Data lines:
## Start

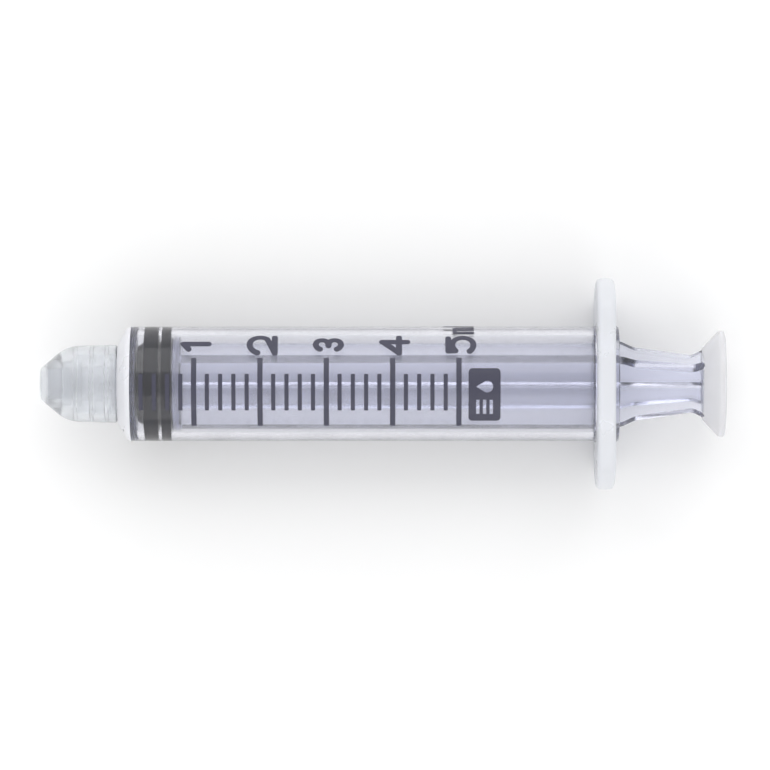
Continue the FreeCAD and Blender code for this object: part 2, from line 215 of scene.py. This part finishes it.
# ---- where the rubber is squeezed against the bore ----
def contact_band(index, front, rear):
    """A sealing ring wets the barrel's inside, so it shows through the whole wall."""
    bpy.ops.mesh.primitive_cylinder_add(
        vertices=128, radius=CONTACT_R, depth=rear - front, end_fill_type="NOTHING",
        location=((front + rear) / 2, 0, AXIS_HEIGHT), rotation=(0, math.pi / 2, 0),
    )
    band = bpy.context.object
    band.name = f"seal_contact_{index}"
    for face in band.data.polygons:
        face.use_smooth = True
    band.data.materials.append(bpy.data.materials["stopper_rubber"])
    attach(band, "stopper")


def contact_bands():
    for index, ends in enumerate(SEAL_RINGS):
        contact_band(index + 1, *ends)


# ---- the studio ----
def table():
    """A plain matt white floor."""
    bpy.ops.mesh.primitive_plane_add(size=FLOOR_SIZE, location=(0, 0, 0))
    plane = bpy.context.object
    plane.name = "table"
    material, _, _ = principled("table_white", Base_Color=FLOOR_WHITE, Roughness=0.9)
    plane.data.materials.append(material)


def sky():
    """The same soft white light from every side."""
    world = bpy.data.worlds.new("studio")
    bpy.context.scene.world = world
    world.use_nodes = True
    background = world.node_tree.nodes["Background"]
    background.inputs["Color"].default_value = (1, 1, 1, 1)
    background.inputs["Strength"].default_value = SKY_LIGHT


def softbox(name, place, power):
    """A large soft lamp that faces the syringe."""
    light = bpy.data.lights.new(name, "AREA")
    light.shape = "RECTANGLE"
    light.size, light.size_y = SOFTBOX_SIZE
    light.energy = power
    obj = bpy.data.objects.new(name, light)
    obj.location = place
    obj.rotation_euler = (VIEW_CENTRE - Vector(place)).to_track_quat("-Z", "Y").to_euler()
    bpy.context.scene.collection.objects.link(obj)


def lights():
    sky()
    softbox("key", KEY_PLACE, 1.8)
    softbox("fill", FILL_PLACE, 1.3)


def renderer():
    """Light crosses a dozen plastic faces on its way down and back, so it is followed through them all."""
    scene = bpy.context.scene
    scene.cycles.max_bounces = 40
    scene.cycles.transmission_bounces = 40
    scene.cycles.transparent_max_bounces = 16
    scene.view_settings.view_transform = "Standard"


camera()
dress_all()
contact_bands()
table()
lights()
renderer()
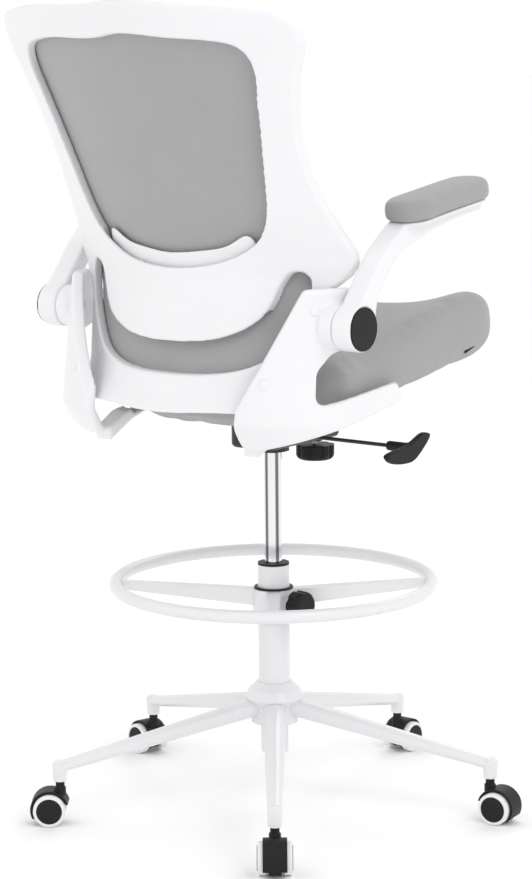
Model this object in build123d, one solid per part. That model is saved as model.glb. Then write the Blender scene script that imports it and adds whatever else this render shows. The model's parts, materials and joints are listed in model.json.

## End

To do:
Write out the listing once more, matching it exactly.

Expected output:
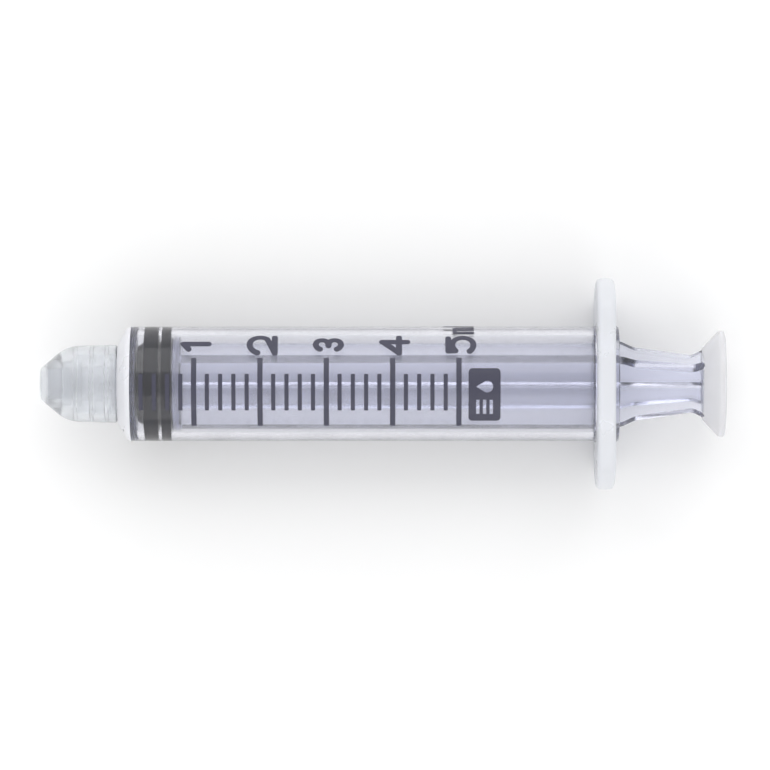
Continue the FreeCAD and Blender code for this object: part 2, from line 215 of scene.py. This part finishes it.
# ---- where the rubber is squeezed against the bore ----
def contact_band(index, front, rear):
    """A sealing ring wets the barrel's inside, so it shows through the whole wall."""
    bpy.ops.mesh.primitive_cylinder_add(
        vertices=128, radius=CONTACT_R, depth=rear - front, end_fill_type="NOTHING",
        location=((front + rear) / 2, 0, AXIS_HEIGHT), rotation=(0, math.pi / 2, 0),
    )
    band = bpy.context.object
    band.name = f"seal_contact_{index}"
    for face in band.data.polygons:
        face.use_smooth = True
    band.data.materials.append(bpy.data.materials["stopper_rubber"])
    attach(band, "stopper")


def contact_bands():
    for index, ends in enumerate(SEAL_RINGS):
        contact_band(index + 1, *ends)


# ---- the studio ----
def table():
    """A plain matt white floor."""
    bpy.ops.mesh.primitive_plane_add(size=FLOOR_SIZE, location=(0, 0, 0))
    plane = bpy.context.object
    plane.name = "table"
    material, _, _ = principled("table_white", Base_Color=FLOOR_WHITE, Roughness=0.9)
    plane.data.materials.append(material)


def sky():
    """The same soft white light from every side."""
    world = bpy.data.worlds.new("studio")
    bpy.context.scene.world = world
    world.use_nodes = True
    background = world.node_tree.nodes["Background"]
    background.inputs["Color"].default_value = (1, 1, 1, 1)
    background.inputs["Strength"].default_value = SKY_LIGHT


def softbox(name, place, power):
    """A large soft lamp that faces the syringe."""
    light = bpy.data.lights.new(name, "AREA")
    light.shape = "RECTANGLE"
    light.size, light.size_y = SOFTBOX_SIZE
    light.energy = power
    obj = bpy.data.objects.new(name, light)
    obj.location = place
    obj.rotation_euler = (VIEW_CENTRE - Vector(place)).to_track_quat("-Z", "Y").to_euler()
    bpy.context.scene.collection.objects.link(obj)


def lights():
    sky()
    softbox("key", KEY_PLACE, 1.8)
    softbox("fill", FILL_PLACE, 1.3)


def renderer():
    """Light crosses a dozen plastic faces on its way down and back, so it is followed through them all."""
    scene = bpy.context.scene
    scene.cycles.max_bounces = 40
    scene.cycles.transmission_bounces = 40
    scene.cycles.transparent_max_bounces = 16
    scene.view_settings.view_transform = "Standard"


camera()
dress_all()
contact_bands()
table()
lights()
renderer()
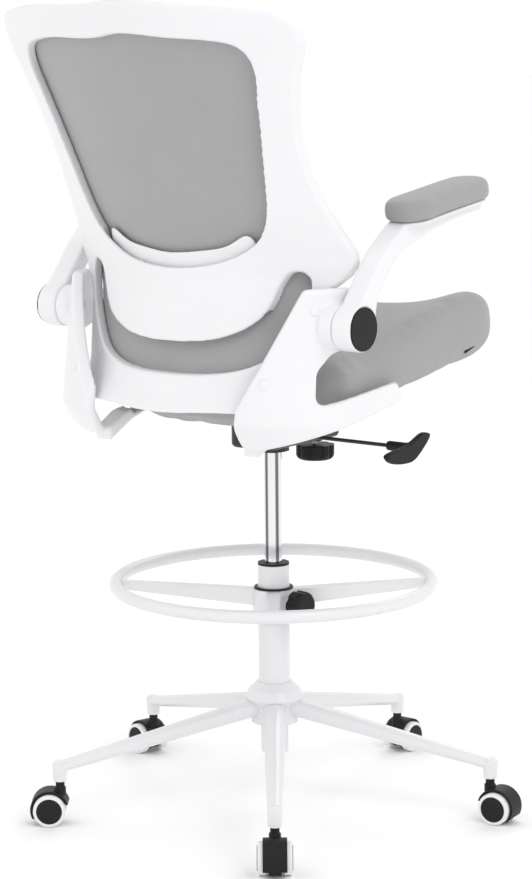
Model this object in build123d, one solid per part. That model is saved as model.glb. Then write the Blender scene script that imports it and adds whatever else this render shows. The model's parts, materials and joints are listed in model.json.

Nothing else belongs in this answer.